(no subject)

Sep 30, 2008 16:55

(Warning - tea purists may be offended...)

Tea at Home:
  1. Fill kettle with filtered water. Set to boil.
  2. After water is boiling, add some to teapot to warm it.
  3. Pour out warming water (if you are good, you'll water plants with it). Add preferred loose tea to teapot; one spoonful for each cup and one for the pot.
  4. Add water to tea, allow to steep for five minutes (my father goes so far as to use a timer to the exact second; I am a filthy heathen who likes strong tea, and I've been known to let it sit for half an hour. The Australian family I once spent the holidays with referred to this brew as "poison.")
  5. Pour tea into fine bone china cup, add sugar, milk or lemon if so desired.
  6. Enjoy. Scones and lemon curd are nice, classical music, literature, or possibly the New York Times optional.
Tea at Work:
  1. Dig box of tea bags out of bottom desk drawer.
  2. Grab giant two-cups-worth mug from next to computer and head down the hall to break room.
  3. If dish soap is available, wash coffee dregs from mug.
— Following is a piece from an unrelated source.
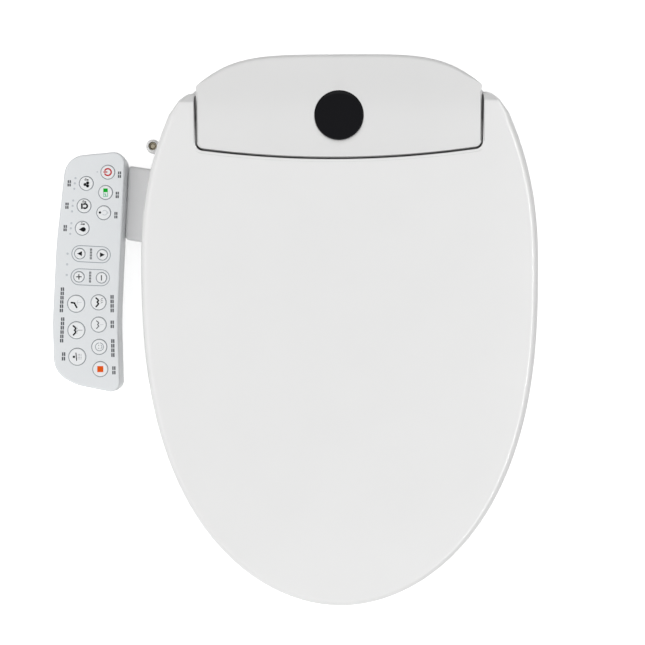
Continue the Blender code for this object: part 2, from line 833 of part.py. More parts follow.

Otherwise, rinse thoroughly.
  4. Rip open tea bag packets and add 2 tea bags to mug since it's so huge - one will result in a dilute solution suitable only for watering your pothos.
  5. Run hot water tap until glasses fog up. If glasses do not fog up, you're pressing the cold water lever; fine for your water bottle or pouring in the coffee maker, not so good for tea.
  6. Peering over your now-opaque glasses, run hot water into mug, preferably directly on top of tea bag for maximum soakage.
  7. Allow to steep while walking back to your desk and while you run to the mailroom and the restroom.
  8. No lemon or milk available, so unless you want creamer, sip while spacing out during a conference call or analyzing fishery data trends...or procrastinating by writing an LJ entry.
  9. Enjoy the astringent feeling your teeth get. Dig around again in bottom desk drawer for your toothbrush and discover you are out of toothpaste.
  10. Leave tea bags in cup until finished with tea, then squeeze out and chuck in waste basket, unless your office is progressive enough to have a vermicomposter (mine isn't).

Brought to you by late afternoon Bigelow Constant Comment and Celestial Seasonings Red Zinger. Because Folgers, especially weak Folgers, is nasty.